We are looking for a Special Interest Lecturer to sail on the Sea Princess through the Caribbean Novmeber 29 - December 13, 2008. Sailing roundtrip Barbados. Take a look at the exciting ports listed below.

St. Lucia
Antigua, Antigua
St. Kitts, St. Kitts
Tortola, British Virgin Islands
Samana, Dominican Republic
At Sea
Montego Bay, Jamaica
Grand Cayman Islands
At Sea
Bonaire, Netherlands Antilles
Caracas (La Guaira), Venezuela

We are currently looking for a Lecturer to provide an "Edu-taining" lecture. To sail on the Emerald Princess through the Caribbean. The cruise dates and intineraries are listed below.

Ft. Lauderdale
Princess Cays, Bahamas
At Sea
St. Thomas, U.S. Virgin Islands
St. Kitts, St. Kitts & Nevis
Antigua, Antingua and Barbuda
At Sea
At Sea
Ft. Lauderdale

Ft. Lauderdale
At Sea
At Sea
Bonaire, Netherlands Antilles Grenada
St. Thomas, U.S Virgin Islands
At Sea
Princess Cays, Bahamas
Ft.

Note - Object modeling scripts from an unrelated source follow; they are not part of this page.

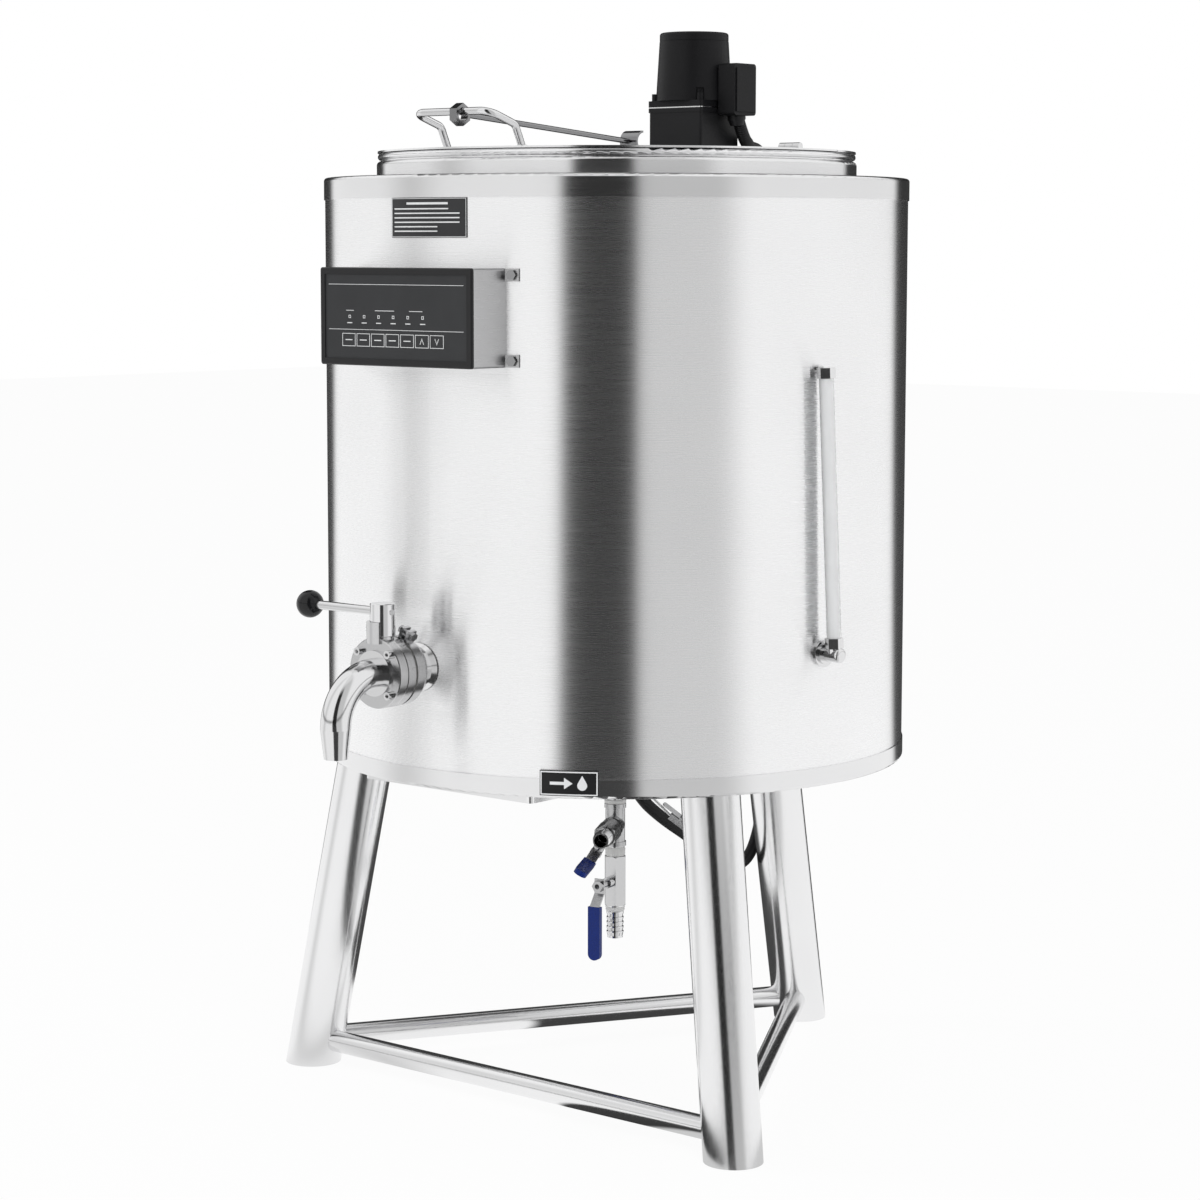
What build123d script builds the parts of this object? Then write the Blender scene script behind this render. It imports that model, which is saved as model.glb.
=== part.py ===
from build123d import *
from math import asin, atan2, cos, degrees, radians, sin, tan
import os

# A jacketed milk pasteurizer on three legs. The origin is on the tank axis at floor level, +Z is
# up, and the outlet valve and the control box face -Y. Azimuths run from -Y towards +X.

# Outer shell and its end caps
shell_r = 325.0
sheet = 1.2
pan_z = 380.0
shell_h = 642.5
top_skirt = 24.0
bottom_skirt = 20.5
cap_edge_round = 3.5

# Neck that closes the gap between shell and vessel
neck_overhang = 5.0
neck_h = 18.5
neck_round = 5.0

# Inner milk vessel
vessel_wall = 2.0
vessel_floor_rise = 106.0
vessel_knuckle = 22.0
bead_r = 3.8
bead_gap = 1.0

# Water jacket and insulation
water_gap = 30.5
foam_t = 29.6
jacket_wall = 1.5
jacket_rise = 25.0
jacket_drop = 37.5
foam_gap = 0.5
foam_clear = 1.0

# Clearances
fit_gap = 0.3
running_gap = 0.06

# Immersion heaters and the cover over their terminals
heater_x = (-70.0, 0.0, 70.0)
heater_inset = 102.0
heater_rod_r = 4.0
heater_half_width = 12.0
heater_rise = 35.0
heater_reach = 290.0
heater_boss_r = 20.0
heater_boss_h = 12.0
cover_half_x = 121.0
cover_front_inset = 42.0
cover_depth = 173.0
cover_h = 10.0

# Legs and braces
leg_names = ("leg_rear", "leg_left", "leg_right")
rear_leg_azimuth = 180.0
leg_r = 31.6
leg_wall = 2.0
leg_splay = 33.5
leg_top_inset = 36.0
foot_plate = 3.0
brace_r = 12.5
brace_wall = 1.5
brace_z = 28.0

# Outlet line and butterfly valve, centred on the plane x = 0
outlet_rise = 22.0
pipe_bore_r = 14.3
pipe_r = 15.9
ferrule_small_r = 22.5
ferrule_large_r = 33.0
outlet_reach = 38.0
ferrule_lip = 11.0
cone_r = 35.5
weld_bead = 4.0
flange_gasket = 3.0
valve_disc_r = 37.0
valve_half = 12.0
seat_r = 20.0
seat_half = 2.0
stem_r = 5.0
flap_r = 14.0
flap_half = 1.5
valve_bolt_circle = 30.5
valve_bolt_r = 2.5
valve_head_r = 4.3
valve_head_h = 5.0
clamp_r = 36.5
clamp_split = 5.0
clamp_turn = 22.0
clamp_ear_h = 14.0
clamp_ear_t = 4.0
clamp_bolt_r = 2.5

# Spout
spout_boss_r = 24.0
spout_boss_h = 3.0
spout_bend_r = 52.0
spout_drop = 82.6
spout_tip_r = 12.2
spout_wall = 1.5

# Outlet handle
hub_r = 13.3
hub_gap = 1.3
hub_h = 34.0
guard_wall = 3.2
guard_h = 15.2
guard_azimuth = -60.0
rod_r = 4.7
rod_rise = 25.2
rod_len = 106.6
knob_r = 14.6
knob_socket = 3.0

# Control box
box_w = 216.0
box_drop = 198.0
box_h = 101.7
box_reach = 33.0
bezel_t = 3.5
bezel_rim = 7.0
overlay_t = 1.0
overlay_depth = 1.2
box_lug = 15.0
box_bolt_out = 6.45515
box_bolt_inset = 7.0
box_bolt_r = 3.0
box_head_r = 5.5
box_head_h = 4.0

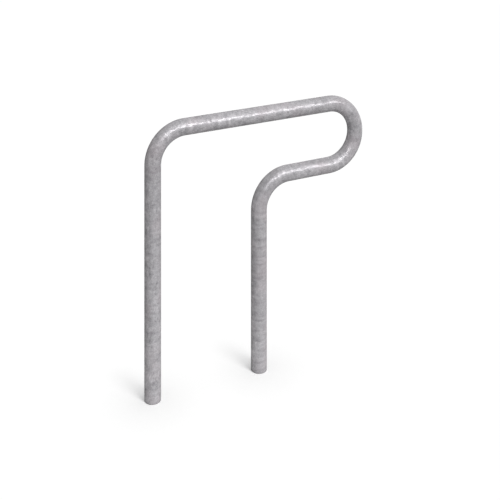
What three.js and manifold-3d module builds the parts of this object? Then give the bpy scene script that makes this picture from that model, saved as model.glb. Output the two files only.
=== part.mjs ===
// Hoop bike rack: one round steel tube, bent in a plane and cast into the ground by its two roots.
// Millimetres, +Z up. The origin is on the ground line, midway between the axes of the two legs.
// +X runs along the hoop towards its loop, and Y is square to the plane of the hoop.

import * as THREE from 'three';
import { mergeVertices } from 'three/addons/utils/BufferGeometryUtils.js';
import Module from 'manifold-3d';

// Tube. Heights and spacings are taken to its centreline.
const tubeDiameter = 50;
const tubeWall = 3;
const legSpacing = 350;
const topBarHeight = 800;
const barDrop = 200;
const loopReach = 700;
const cornerRadius = 100;
const rootDepth = 200;

// Anchor bars, one across each root
const anchorDiameter = 12;
const anchorProjection = 50;
const anchorRise = 50;
const anchorChamfer = 1;

// Fillet welds between an anchor bar and the tube
const weldLeg = 6;
const weldCrown = 1;
const weldToe = 0.6;

// Gap between pieces that meet, and how far a cutter runs past what it cuts
const clearance = 0.3;
const cutOverrun = 5;

// Facet counts
const tubeSides = 48;
const boreSides = 24;
const cornerSteps = 12;
const anchorSides = 24;
const weldFaceSteps = 3;

const tubeRadius = tubeDiameter / 2;
const boreRadius = tubeRadius - tubeWall;
const anchorRadius = anchorDiameter / 2;
const loopRadius = barDrop / 2;
const legX = legSpacing / 2;
const anchorZ = anchorRise - rootDepth;

const wasm = await Module();
wasm.setup();

// A curve through stations, each a point with its direction. They are taken one by one whatever
// their spacing, so a straight costs one step and the steps go into the bends.
class StationCurve extends THREE.Curve {
  constructor(stations) {
    super();
    this.stations = stations;
  }

  getUtoTmapping(share) {
    return share;
  }

  stationAt(share) {
    return this.stations[Math.round(share * (this.stations.length - 1))];
  }

  getPoint(share, target = new THREE.Vector3()) {
    return target.copy(this.stationAt(share).point);
  }

  getTangent(share, target = new THREE.Vector3()) {
    return target.copy(this.stationAt(share).tangent);
  }
}

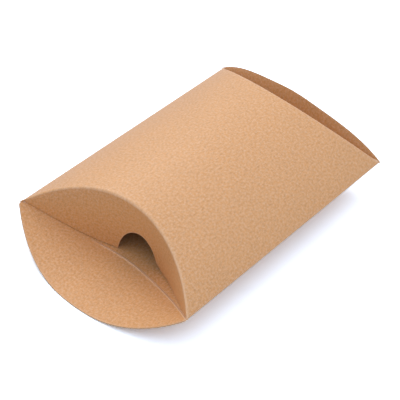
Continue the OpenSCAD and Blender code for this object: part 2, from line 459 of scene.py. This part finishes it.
def kraft_board(name, base, roughness, look):
    """Unbleached kraft board, calendered but uncoated: matt, with a fine speckle of darker and paler fibres,
    cloudy where the pulp settled unevenly, and paler along the folds and the bead, where a highlight is painted, and
    along scuffed cut edges."""
    material = bpy.data.materials.new(name)
    material.use_nodes = True
    tree = material.node_tree
    tree.nodes.clear()
    flat = add_node(tree, "ShaderNodeUVMap", uv_map=FLAT_MAP).outputs["UV"]
    in_mm = add_node(tree, "ShaderNodeMapping", {"Vector": flat, "Scale": (1 / MM, 1 / MM, 1)}).outputs["Vector"]
    # Pulp clouds are 10 to 20 mm across
    cloud = add_node(tree, "ShaderNodeTexNoise", {"Vector": in_mm, "Scale": 1 / 14, "Detail": 2.0}).outputs["Fac"]
    # Fibres are 0.03 mm wide and 1 to 3 mm long, drawn 0.45 mm wide so that they show
    strands = []
    for turn in (8, 67, -49):
        laid = add_node(tree, "ShaderNodeMapping",
                        {"Vector": in_mm, "Rotation": (0, 0, radians(turn)), "Scale": (1 / 0.45, 1 / 1.9, 1)})
        strands.append(add_node(tree, "ShaderNodeTexNoise",
                                {"Vector": laid.outputs["Vector"], "Scale": 1.0, "Detail": 2.0}).outputs["Fac"])
    crossed = add_node(tree, "ShaderNodeMath", {0: strands[0], 1: strands[1]}, operation="ADD").outputs["Value"]
    crossed = add_node(tree, "ShaderNodeMath", {0: crossed, 1: strands[2]}, operation="ADD").outputs["Value"]
    grain = add_node(tree, "ShaderNodeTexNoise",
                     {"Vector": in_mm, "Scale": 1 / 0.9, "Detail": 3.0, "Roughness": 0.75}).outputs["Fac"]
    # Flecks of bark in the pulp, 0.3 mm across and about 7 mm apart
    cell = add_node(tree, "ShaderNodeTexVoronoi", {"Vector": in_mm, "Scale": 1 / 7}).outputs["Distance"]
    fleck = add_node(tree, "ShaderNodeMapRange", {"Value": cell, "From Min": 0.03, "From Max": 0.015,
                                                  "To Min": 0.0, "To Max": 0.6}).outputs["Result"]
    dark = add_node(tree, "ShaderNodeMapRange", {"Value": crossed, "From Min": 1.35, "From Max": 1.9,
                                                 "To Min": 0.0, "To Max": 0.45}).outputs["Result"]
    pale = add_node(tree, "ShaderNodeMapRange", {"Value": grain, "From Min": 0.4, "From Max": 0.68,
                                                 "To Min": 0.0, "To Max": 0.6}).outputs["Result"]
    pale_and_highlight = add_node(tree, "ShaderNodeAttribute", attribute_name=HIGHLIGHT_AND_WEAR_ATTRIBUTE).outputs["Fac"]
    shade = add_node(tree, "ShaderNodeMix", {0: cloud, 6: toned(base, 0.94), 7: toned(base, 1.06)},
                     data_type="RGBA").outputs[2]
    # Dark fibres, pale grain and flecks are the board's own; the last mix is the painted highlight along the folds and
    # the bead, with scuffing at cut edges
    for amount, rgb in ((dark, look.fibre), (pale, look.pale_and_highlight), (fleck, look.fleck), (pale_and_highlight, look.pale_and_highlight)):
        shade = add_node(tree, "ShaderNodeMix", {0: amount, 6: shade, 7: toned(rgb)}, data_type="RGBA").outputs[2]
    felt = add_node(tree, "ShaderNodeMath", {0: crossed, 1: grain}, operation="ADD").outputs["Value"]
    bump = add_node(tree, "ShaderNodeBump", {"Height": felt, "Strength": 0.15, "Distance": 0.05 * MM})
    # Cellulose has an IOR of about 1.5. The calendered face needs more for the pale veil it shows at a low angle
    shader = add_node(tree, "ShaderNodeBsdfPrincipled", {
        "Base Color": shade,
        "Roughness": roughness,
        "IOR": 1.75,
        "Normal": bump.outputs["Normal"],
    })
    add_node(tree, "ShaderNodeOutputMaterial", {"Surface": shader.outputs["BSDF"]})
    return material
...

Lauderdale

Today there was a birthday party for a former co-worker and the daughter-in-law arranged it with wine and all of us dressed in rhinestones, boas and sparkly stuff – sounds like fun alreadydoesn't it? At least four of us from work (still hanging in there) attended plus quite a few of the neighbours and other friends so it was a good time.

Back to the salt mines in the a.m. but at least the time change over the weekend is more in sync with my sleep cycles. Doesn't make me want to go to work but at least I won't mind the actual getting up as much.